February 26, 2008

Fear

It's hard to really live when you are always afraid of making a mistake.

It's hard to go about normal life, like buying a damn stroller, when you are second guessing yourself all the time.

It's hard to be in relationships when you are always scared of being left, scared of hurting someone, and ultimately scared that maybe you should be somewhere else with someone else, but then again ... what if you shouldn't?

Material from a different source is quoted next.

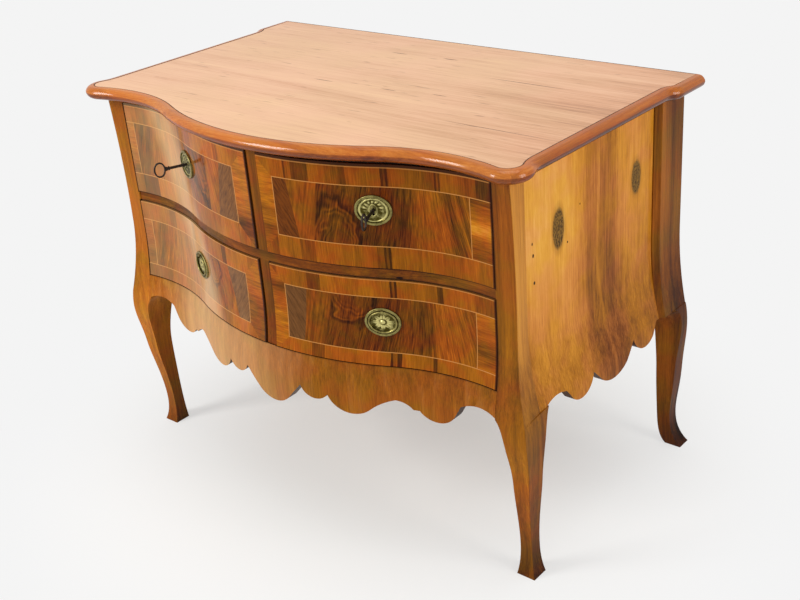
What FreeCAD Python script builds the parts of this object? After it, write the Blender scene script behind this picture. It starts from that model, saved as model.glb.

I've been living with persistent fear for a long time, and my solution to that fear was to try to control everything in my power. For a while it seemed like it was working, and then I got married, and had a baby, and the past 2 years have been a series of upheavals for me, a constant stream of information from the Universe that I am not in charge, that I have never been in charge, and that I need to get on board with it.

Okay. I can handle that.

But damn, letting go is so hard! I know some people have trouble being responsible, because thay throw their entire souls into having fun. That's what I need to work on. Letting go, and letting God handle it. Enjoy my time here on Earth, not worry about the house being neat, or the clothes getting folded, or every case off my desk by Friday at 4pm. The world will not stop spinning if I don't buy P's anniversary gift two weeks early, and look! We ran out of milk this morning, and Boogie is still alive!

Okay, enough dramatics, but really. I need to remember that sometimes it's better to have P mess it up the first time, than to do it all myself.